Ultrafast dynamics in LMCT and intraconfigurational excited states in hexahaloiridates(iv), models for heavy transition metal complexes and building blocks of quantum correlated materials

Abstract

The population and structural dynamics of IrCl₆²⁻ is studied in acetonitrile and aqueous solutions in comparison to isoelectronic IrBr₆²⁻ using ultrafast broadband, dispersed transient absorption, with both octahedra excited with 85 fs pulses at four different wavelengths, encompassing the first seven t_2g-based electronic states. Ligand-to-metal charge transfer (LMCT) 420 or 490 nm excitation of IrCl₆²⁻ into U_u′(²T_2u) + E_u′′(²T_2u) states, superimposed due to Ham effect, or U_u′(²T_1u), respectively, leads to symmetry lowering due to Jahn–Teller effect in these excited states with the subsequent 100 fs decay into U_g′(²T_1g). This first LMCT state is formed vibrationally coherent in the 104 cm⁻¹ t_2g (scissor) or 243 cm⁻¹ e_g (out-of-phase-stretch) Jahn–Teller modes for the respective excitation wavelength. Direct excitation into U_g′(²T_1g) at 600 nm and the intraconfigurational lowest excited U_g′(²T_2g) state at 1900 nm helped to establish that U_g′(²T_1g) decays via back electron transfer into U_g′(²T_2g) (time constants, 3.55 ps in acetonitrile and 0.9 ps in water), and the decay of U_g′(²T_2g) into the ground state is the rate-limiting relaxation step.

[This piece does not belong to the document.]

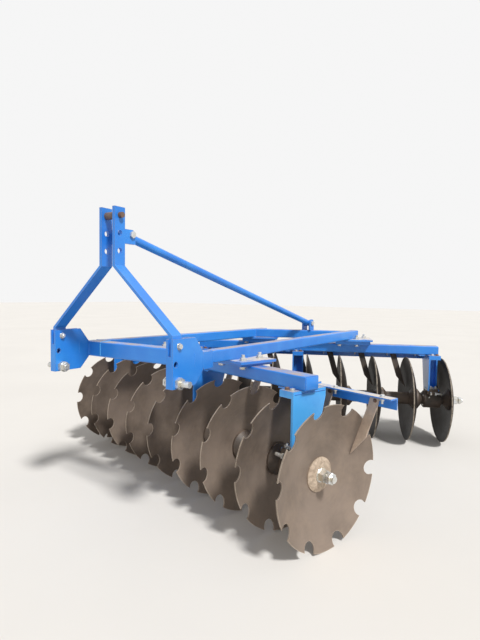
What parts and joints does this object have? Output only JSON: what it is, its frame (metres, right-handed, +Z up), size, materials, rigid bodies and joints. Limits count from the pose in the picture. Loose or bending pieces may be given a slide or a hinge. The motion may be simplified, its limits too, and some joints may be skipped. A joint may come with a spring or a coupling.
{
  "type": "disc harrow",
  "caption": "Three-point mounted offset disc harrow: notched front gang, plain rear gang, box section frame, A-frame mast with brace, scrapers and lower hitch pins.",
  "frame": {"origin": "centre of the machine's bounding box, on the ground under the discs", "axes": "+Z up, -Y towards the tractor, +X to the machine's left when facing forward"},
  "size_m": [2.2736, 2.517, 1.44],
  "materials": {
    "frame_paint": "gloss",
    "front_disc_steel": "satin",
    "rear_disc_steel": "satin",
    "gang_castings": "satin",
    "scraper_steel": "satin",
    "zinc_fittings": "satin",
    "rusty_steel": "matt"
  },
  "bodies": {
    "frame": {"front_cross_beam": "frame_paint", "left_side_beam": "frame_paint", "right_side_beam": "frame_paint", "rear_cross_beam": "frame_paint", "left_hitch_bracket": "frame_paint", "right_hitch_bracket": "frame_paint", "left_hitch_pin": "zinc_fittings", "right_hitch_pin": "zinc_fittings", "left_mast_leg": "frame_paint", "right_mast_leg": "frame_paint", "mast_sleeve": "rusty_steel", "brace_tube": "frame_paint", "brace_bolts": "zinc_fittings", "brace_lug": "frame_paint", "front_gang_beam": "frame_paint", "rear_gang_beam": "frame_paint", "upper_clamp_plates": "frame_paint", "lower_clamp_plates": "frame_paint", "front_hangers": "frame_paint", "rear_hangers": "frame_paint", "front_bearings": "gang_castings", "rear_bearings": "gang_castings", "front_scraper_bar": "frame_paint", "rear_scraper_bar": "frame_paint", "front_scrapers": "scraper_steel", "rear_scrapers": "scraper_steel"},
    "front_gang": {"front_discs": "front_disc_steel", "front_spools": "gang_castings", "front_bearing_spools": "gang_castings", "front_axle": "zinc_fittings", "front_end_washers": "front_disc_steel", "front_axle_nuts": "zinc_fittings"},
    "rear_gang": {"rear_discs": "rear_disc_steel", "rear_spools": "gang_castings", "rear_bearing_spools": "gang_castings", "rear_axle": "zinc_fittings", "rear_end_washers": "rear_disc_steel", "rear_axle_nuts": "zinc_fittings"}
  },
  "joints": [
    {"name": "front_gang_turn", "type": "hinge", "parent": "frame", "child": "front_gang", "pos_m": [-0.0546, -0.61362, 0.305], "axis": [0.9537, -0.3007, 0], "continuous": true},
    {"name": "rear_gang_turn", "type": "hinge", "parent": "frame", "child": "rear_gang", "pos_m": [0.0984, 0.58138, 0.305], "axis": [0.9135, 0.4067, 0], "continuous": true}
  ]
}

The relaxation cascade of IrBr₆²⁻ is similar with short-lived (≤100 fs) higher LMCT states, but the vibrational coherence is only observed in the Jahn–Teller t_2g mode. Faster back electron transfer for IrBr₆²⁻ is explained by the energy gap law. The intraconfigurational U_g′(²T_2g) states, which are ∼5100 cm⁻¹ above the ground state for both complexes, have a sub-nanosecond lifetime largely independent of the ligand nature (∼350 ps, acetonitrile).